• **Direction**:
Repeat the listing below in full, exactly as it stands.

• **Source material**:
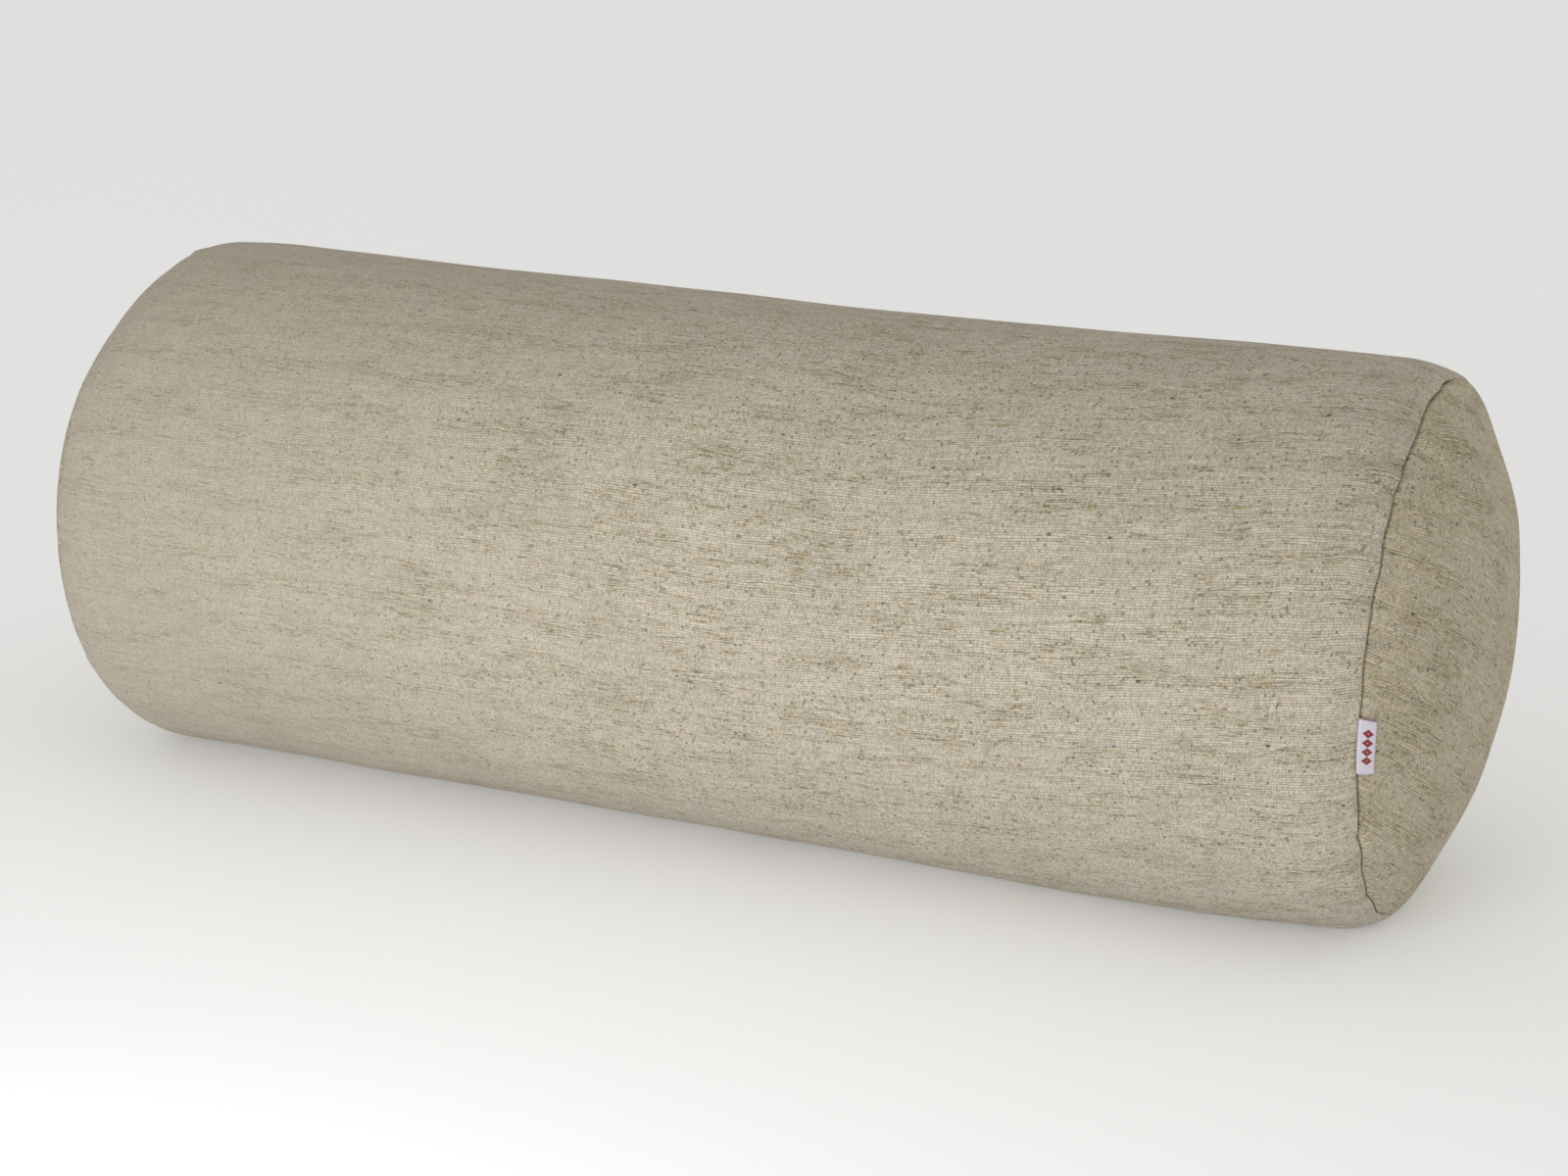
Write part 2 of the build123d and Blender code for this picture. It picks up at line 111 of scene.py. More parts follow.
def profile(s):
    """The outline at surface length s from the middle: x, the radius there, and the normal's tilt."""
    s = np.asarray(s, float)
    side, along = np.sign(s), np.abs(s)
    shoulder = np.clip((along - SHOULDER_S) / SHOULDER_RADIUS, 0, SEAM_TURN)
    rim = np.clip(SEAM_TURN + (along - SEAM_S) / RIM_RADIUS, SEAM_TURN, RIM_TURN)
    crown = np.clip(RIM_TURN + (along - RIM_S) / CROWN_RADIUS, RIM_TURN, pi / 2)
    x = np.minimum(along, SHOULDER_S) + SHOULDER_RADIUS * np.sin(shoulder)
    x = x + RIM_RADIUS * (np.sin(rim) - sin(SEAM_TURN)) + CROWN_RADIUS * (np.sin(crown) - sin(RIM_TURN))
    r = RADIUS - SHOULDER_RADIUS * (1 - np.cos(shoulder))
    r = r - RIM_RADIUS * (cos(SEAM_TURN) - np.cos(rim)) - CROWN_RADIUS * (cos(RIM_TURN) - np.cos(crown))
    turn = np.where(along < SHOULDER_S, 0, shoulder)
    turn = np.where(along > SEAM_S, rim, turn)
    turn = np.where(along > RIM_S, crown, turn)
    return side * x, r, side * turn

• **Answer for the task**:
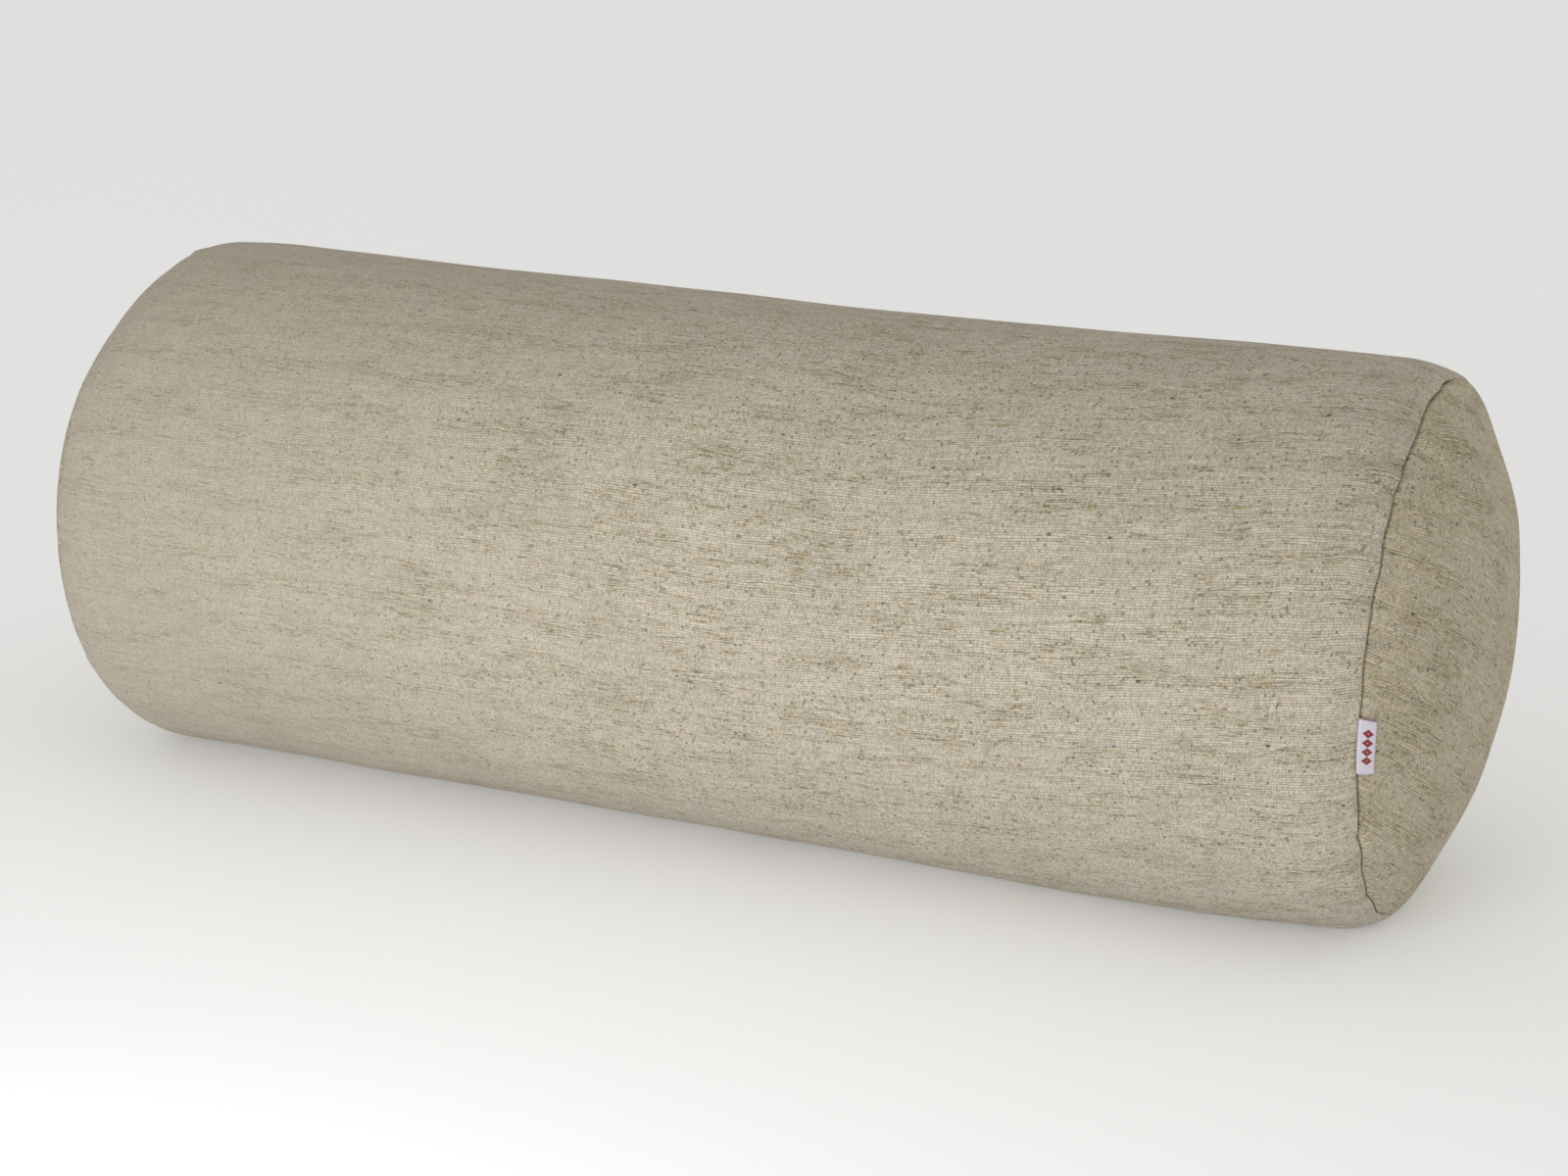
Write part 2 of the build123d and Blender code for this picture. It picks up at line 111 of scene.py. More parts follow.
def profile(s):
    """The outline at surface length s from the middle: x, the radius there, and the normal's tilt."""
    s = np.asarray(s, float)
    side, along = np.sign(s), np.abs(s)
    shoulder = np.clip((along - SHOULDER_S) / SHOULDER_RADIUS, 0, SEAM_TURN)
    rim = np.clip(SEAM_TURN + (along - SEAM_S) / RIM_RADIUS, SEAM_TURN, RIM_TURN)
    crown = np.clip(RIM_TURN + (along - RIM_S) / CROWN_RADIUS, RIM_TURN, pi / 2)
    x = np.minimum(along, SHOULDER_S) + SHOULDER_RADIUS * np.sin(shoulder)
    x = x + RIM_RADIUS * (np.sin(rim) - sin(SEAM_TURN)) + CROWN_RADIUS * (np.sin(crown) - sin(RIM_TURN))
    r = RADIUS - SHOULDER_RADIUS * (1 - np.cos(shoulder))
    r = r - RIM_RADIUS * (cos(SEAM_TURN) - np.cos(rim)) - CROWN_RADIUS * (cos(RIM_TURN) - np.cos(crown))
    turn = np.where(along < SHOULDER_S, 0, shoulder)
    turn = np.where(along > SEAM_S, rim, turn)
    turn = np.where(along > RIM_S, crown, turn)
    return side * x, r, side * turn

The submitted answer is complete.